▸ **Data block**:
───
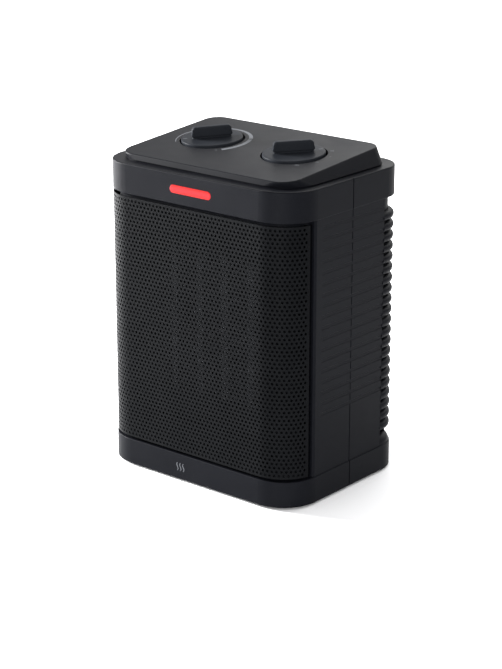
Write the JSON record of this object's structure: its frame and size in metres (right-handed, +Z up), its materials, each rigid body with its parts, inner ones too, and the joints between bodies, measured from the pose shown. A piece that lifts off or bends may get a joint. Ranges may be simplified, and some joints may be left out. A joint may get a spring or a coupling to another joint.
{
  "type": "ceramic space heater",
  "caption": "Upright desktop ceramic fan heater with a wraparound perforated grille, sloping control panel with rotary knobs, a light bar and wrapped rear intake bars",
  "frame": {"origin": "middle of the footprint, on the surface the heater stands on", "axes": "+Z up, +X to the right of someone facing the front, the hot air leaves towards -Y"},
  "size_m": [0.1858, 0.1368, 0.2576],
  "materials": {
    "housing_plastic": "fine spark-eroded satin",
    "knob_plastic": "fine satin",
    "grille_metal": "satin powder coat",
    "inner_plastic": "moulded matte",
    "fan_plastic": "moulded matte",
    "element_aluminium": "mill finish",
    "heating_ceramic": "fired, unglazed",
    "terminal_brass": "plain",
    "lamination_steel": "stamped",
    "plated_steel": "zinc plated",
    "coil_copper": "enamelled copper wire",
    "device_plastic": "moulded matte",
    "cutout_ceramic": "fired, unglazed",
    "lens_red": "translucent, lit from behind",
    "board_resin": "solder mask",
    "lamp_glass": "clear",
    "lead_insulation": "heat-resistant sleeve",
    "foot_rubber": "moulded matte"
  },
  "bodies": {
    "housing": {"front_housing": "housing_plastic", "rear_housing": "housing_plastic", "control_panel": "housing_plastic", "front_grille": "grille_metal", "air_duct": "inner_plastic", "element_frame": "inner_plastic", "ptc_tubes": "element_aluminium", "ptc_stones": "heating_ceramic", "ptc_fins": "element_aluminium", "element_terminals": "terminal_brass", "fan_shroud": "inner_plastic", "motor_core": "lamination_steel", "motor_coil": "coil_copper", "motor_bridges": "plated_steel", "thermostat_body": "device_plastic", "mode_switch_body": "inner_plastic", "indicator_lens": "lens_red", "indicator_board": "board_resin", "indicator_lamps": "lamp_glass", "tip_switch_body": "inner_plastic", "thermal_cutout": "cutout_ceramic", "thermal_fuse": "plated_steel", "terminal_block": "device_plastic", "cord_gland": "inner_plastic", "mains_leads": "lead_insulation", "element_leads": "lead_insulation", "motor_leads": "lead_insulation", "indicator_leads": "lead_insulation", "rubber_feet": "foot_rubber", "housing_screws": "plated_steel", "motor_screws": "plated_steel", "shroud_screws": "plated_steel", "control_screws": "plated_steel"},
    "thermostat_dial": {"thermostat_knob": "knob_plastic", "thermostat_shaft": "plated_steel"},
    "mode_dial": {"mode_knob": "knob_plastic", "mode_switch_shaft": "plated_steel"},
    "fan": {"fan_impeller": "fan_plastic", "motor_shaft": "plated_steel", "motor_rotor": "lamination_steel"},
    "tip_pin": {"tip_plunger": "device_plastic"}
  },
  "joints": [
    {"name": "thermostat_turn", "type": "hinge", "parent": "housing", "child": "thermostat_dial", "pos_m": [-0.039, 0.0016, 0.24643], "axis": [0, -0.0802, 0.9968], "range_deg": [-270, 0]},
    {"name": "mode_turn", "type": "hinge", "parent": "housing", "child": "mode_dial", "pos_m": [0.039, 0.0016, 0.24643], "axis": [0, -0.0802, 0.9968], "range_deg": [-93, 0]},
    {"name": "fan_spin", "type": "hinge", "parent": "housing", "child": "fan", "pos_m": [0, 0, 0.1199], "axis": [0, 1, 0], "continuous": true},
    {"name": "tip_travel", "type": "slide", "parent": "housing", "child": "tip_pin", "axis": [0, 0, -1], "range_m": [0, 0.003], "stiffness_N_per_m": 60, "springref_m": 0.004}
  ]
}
───
▸ **Prompt**:
Extract all of the data above without altering anything.

▸ **Expected output**:
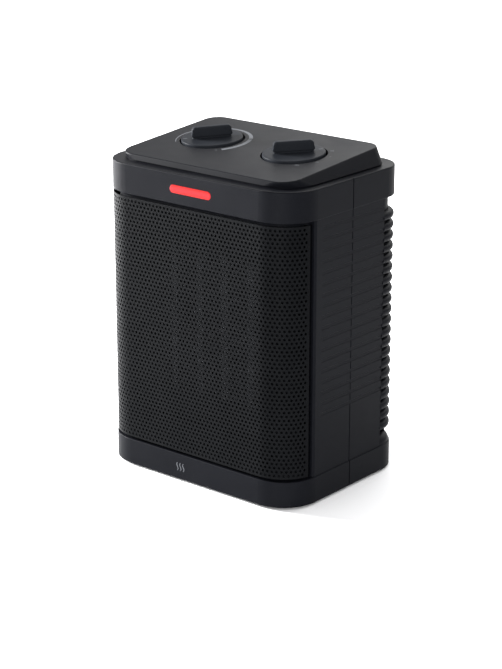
Write the JSON record of this object's structure: its frame and size in metres (right-handed, +Z up), its materials, each rigid body with its parts, inner ones too, and the joints between bodies, measured from the pose shown. A piece that lifts off or bends may get a joint. Ranges may be simplified, and some joints may be left out. A joint may get a spring or a coupling to another joint.
{
  "type": "ceramic space heater",
  "caption": "Upright desktop ceramic fan heater with a wraparound perforated grille, sloping control panel with rotary knobs, a light bar and wrapped rear intake bars",
  "frame": {"origin": "middle of the footprint, on the surface the heater stands on", "axes": "+Z up, +X to the right of someone facing the front, the hot air leaves towards -Y"},
  "size_m": [0.1858, 0.1368, 0.2576],
  "materials": {
    "housing_plastic": "fine spark-eroded satin",
    "knob_plastic": "fine satin",
    "grille_metal": "satin powder coat",
    "inner_plastic": "moulded matte",
    "fan_plastic": "moulded matte",
    "element_aluminium": "mill finish",
    "heating_ceramic": "fired, unglazed",
    "terminal_brass": "plain",
    "lamination_steel": "stamped",
    "plated_steel": "zinc plated",
    "coil_copper": "enamelled copper wire",
    "device_plastic": "moulded matte",
    "cutout_ceramic": "fired, unglazed",
    "lens_red": "translucent, lit from behind",
    "board_resin": "solder mask",
    "lamp_glass": "clear",
    "lead_insulation": "heat-resistant sleeve",
    "foot_rubber": "moulded matte"
  },
  "bodies": {
    "housing": {"front_housing": "housing_plastic", "rear_housing": "housing_plastic", "control_panel": "housing_plastic", "front_grille": "grille_metal", "air_duct": "inner_plastic", "element_frame": "inner_plastic", "ptc_tubes": "element_aluminium", "ptc_stones": "heating_ceramic", "ptc_fins": "element_aluminium", "element_terminals": "terminal_brass", "fan_shroud": "inner_plastic", "motor_core": "lamination_steel", "motor_coil": "coil_copper", "motor_bridges": "plated_steel", "thermostat_body": "device_plastic", "mode_switch_body": "inner_plastic", "indicator_lens": "lens_red", "indicator_board": "board_resin", "indicator_lamps": "lamp_glass", "tip_switch_body": "inner_plastic", "thermal_cutout": "cutout_ceramic", "thermal_fuse": "plated_steel", "terminal_block": "device_plastic", "cord_gland": "inner_plastic", "mains_leads": "lead_insulation", "element_leads": "lead_insulation", "motor_leads": "lead_insulation", "indicator_leads": "lead_insulation", "rubber_feet": "foot_rubber", "housing_screws": "plated_steel", "motor_screws": "plated_steel", "shroud_screws": "plated_steel", "control_screws": "plated_steel"},
    "thermostat_dial": {"thermostat_knob": "knob_plastic", "thermostat_shaft": "plated_steel"},
    "mode_dial": {"mode_knob": "knob_plastic", "mode_switch_shaft": "plated_steel"},
    "fan": {"fan_impeller": "fan_plastic", "motor_shaft": "plated_steel", "motor_rotor": "lamination_steel"},
    "tip_pin": {"tip_plunger": "device_plastic"}
  },
  "joints": [
    {"name": "thermostat_turn", "type": "hinge", "parent": "housing", "child": "thermostat_dial", "pos_m": [-0.039, 0.0016, 0.24643], "axis": [0, -0.0802, 0.9968], "range_deg": [-270, 0]},
    {"name": "mode_turn", "type": "hinge", "parent": "housing", "child": "mode_dial", "pos_m": [0.039, 0.0016, 0.24643], "axis": [0, -0.0802, 0.9968], "range_deg": [-93, 0]},
    {"name": "fan_spin", "type": "hinge", "parent": "housing", "child": "fan", "pos_m": [0, 0, 0.1199], "axis": [0, 1, 0], "continuous": true},
    {"name": "tip_travel", "type": "slide", "parent": "housing", "child": "tip_pin", "axis": [0, 0, -1], "range_m": [0, 0.003], "stiffness_N_per_m": 60, "springref_m": 0.004}
  ]
}